Federal officials have advanced a key way to combat the zika virus, permitting clinical trials of a vaccine against the tropical infection.
The Food and Drug Administration has approved the preliminary testing of GLS-5700, an experimental vaccine by Inovio, of Plymouth Meeting, Pa., and GeneOne Life Science, of Seoul, South Korea.
It is the first but not the only vaccine-based effort to attack zika, a rapidly spreading viral infection that afflicts most people in relatively mild fashion (fever, chills, muscle pains) but can cause severe deformities for the unborn if pregnant moms are exposed. Brazil, in particular, has struggled with hundreds of children born with microcephaly after their mothers were zika-exposed.
As I have written, researchers had optimism that they could get an effective zika vaccination in the works quickly because they already had experienced some success with an inoculation for a related tropical bane, dengue fever.

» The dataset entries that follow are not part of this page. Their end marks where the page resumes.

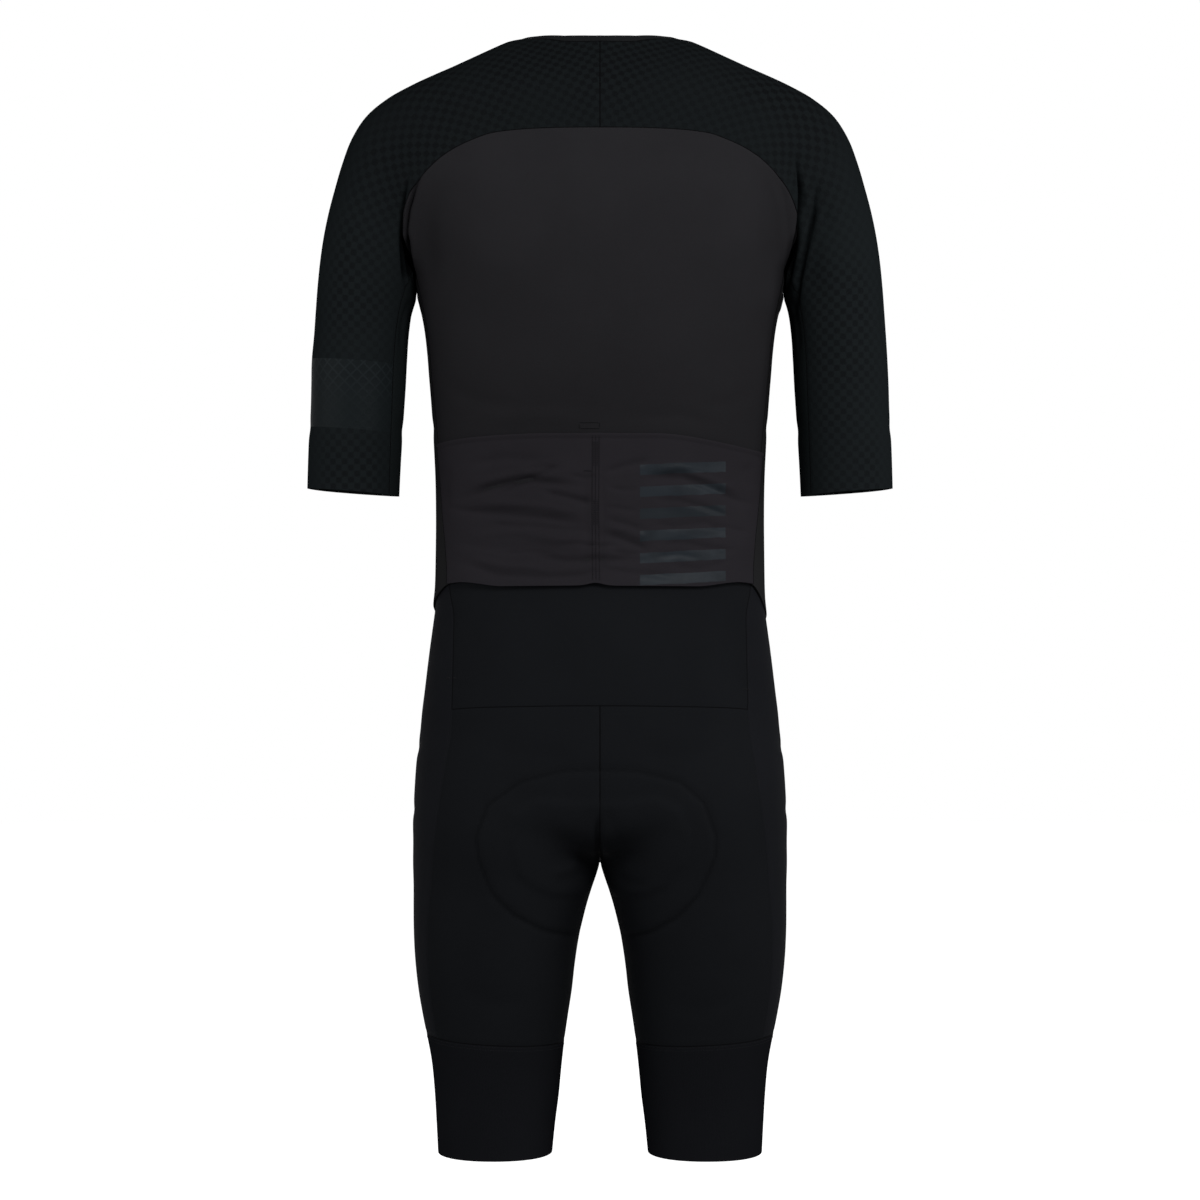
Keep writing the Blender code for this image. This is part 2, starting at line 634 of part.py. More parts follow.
def jersey_seams():
    lines = {}
    body = body_side
    sleeve = sleeve_side
    yoke = seen_from("back", YOKE_SEAM, body)
    armpit = np.array([armpit_point(y * MM) for y in np.linspace(*ARMPIT_Y, 13)])
    armpit_back, armpit_front = armpit[0], armpit[-1]
    raglan = np.vstack([seen_from("back", RAGLAN_BACK, body), armpit_back])
    side_back = np.vstack([armpit_back, seen_from("outer", SIDE_BACK, body, inside=TORSO_INSIDE_X)])
    side_front = np.vstack([armpit_front, seen_from("outer", SIDE_FRONT, body, inside=TORSO_INSIDE_X)])
    lines["yoke"] = seam(yoke, body, YOKE_CELLS)
    lines["raglan"] = seam(raglan, body, RAGLAN_CELLS)
    lines["armpit"] = spaced(armpit, ARMPIT_CELLS)

    pocket_side = 4         # the row of SIDE_BACK at the pocket's top
    lines["side_back_high"] = seam(side_back[:pocket_side + 1], body, SIDE_CELLS_HIGH)
    lines["side_back_low"] = seam(side_back[pocket_side:], body, SIDE_CELLS_LOW)
    lines["side_front"] = seam(side_front, body, SIDE_CELLS_HIGH + SIDE_CELLS_LOW)

    pocket = np.vstack([seen_from("back", POCKET_TOP[:-1], body), lines["side_back_low"][0]])
    lines["pocket_top"] = seam(pocket, body, YOKE_CELLS)
    hem = np.vstack([seen_from("back", BACK_HEM[:-1], body), lines["side_back_low"][-1]])
    lines["back_hem"] = seam(hem, body, YOKE_CELLS)

    lines["underarm_back"] = seam(
        np.vstack([armpit_back, seen_from("inner", UNDERARM_BACK, sleeve, inside=ARM_INSIDE_X)]),
        sleeve, SLEEVE_CELLS)
    lines["underarm_front"] = seam(
        np.vstack([armpit_front, seen_from("inner", UNDERARM_FRONT, sleeve, inside=ARM_INSIDE_X)]),
        sleeve, SLEEVE_CELLS)

    neck_back = neck_point(NECK_SEAM, 0, body)
    neck_raglan = neck_point(NECK_SEAM, RAGLAN_NECK_ANGLE, body)
    lines["centre_yoke"] = seam(
        np.vstack([lines["yoke"][0], seen_from("back", CENTRE_YOKE, body), neck_back]),
        body, CENTRE_YOKE_CELLS)
    lines["neck_back"] = neck_run(NECK_SEAM, 0, RAGLAN_NECK_ANGLE, NECK_CELLS, body)
    lines["neck_front"] = neck_run(NECK_SEAM, RAGLAN_NECK_ANGLE, zip_angle(NECK_SEAM), FRONT_NECK_CELLS, body)
    lines["rim_back"] = neck_run(NECK_RIM, 0, RAGLAN_NECK_ANGLE, NECK_CELLS, body)
    lines["rim_front"] = neck_run(NECK_RIM, RAGLAN_NECK_ANGLE, zip_angle(NECK_RIM), FRONT_NECK_CELLS, body)
    front_raglan = np.vstack([neck_raglan, seen_from("front", RAGLAN_FRONT, body), armpit_front])
    lines["raglan_front"] = seam(front_raglan, body, YOKE_CELLS + RAGLAN_CELLS)

    hem_front = cast([(ZIP_HALF_WIDTH * MM, 0, FRONT_HEM_Z * MM)], (0, 1, 0), body)[0]
    lines["front_hem"] = seam(
        np.vstack([lines["side_front"][-1], seen_from("front", FRONT_HEM, body), hem_front]), body, front_columns())
    side_hem_middle = seen_from("outer", ((0, SIDE_HEM_Z),), body, inside=TORSO_INSIDE_X)
    lines["side_hem"] = seam(
        np.vstack([lines["side_back_low"][-1], side_hem_middle, lines["side_front"][-1]]), body, ARMPIT_CELLS)
    front_rows = YOKE_CELLS + RAGLAN_CELLS - FRONT_TOP_RAGLAN_CELLS + SIDE_CELLS_HIGH + SIDE_CELLS_LOW
    lines["zip"] = seam(
        np.vstack([lines["neck_front"][-1], seen_from("front", ZIP_EDGE, body), hem_front]), body, front_rows)
    return lines


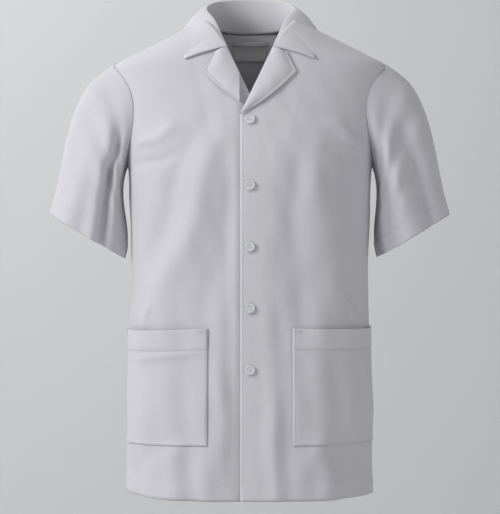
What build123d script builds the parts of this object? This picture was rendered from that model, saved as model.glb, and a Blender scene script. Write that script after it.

An experimental dengue shot already has been licensed in Mexico.
A zika vaccine still would need to go through many testing and safety steps before it could be used widely, especially because one of the group of patients most needing its protection is pregnant moms.
But public health officials have expressed major concern about how they will deal with the growing number of zika infections (the disease is affecting 60 nations) and the incidences of children with birth defects born to infected mothers; U.S. officials say they know of more than 200 cases of expectant moms who were exposed to the disease and a half dozen instances where children, only half of whom survived, were born with birth defects.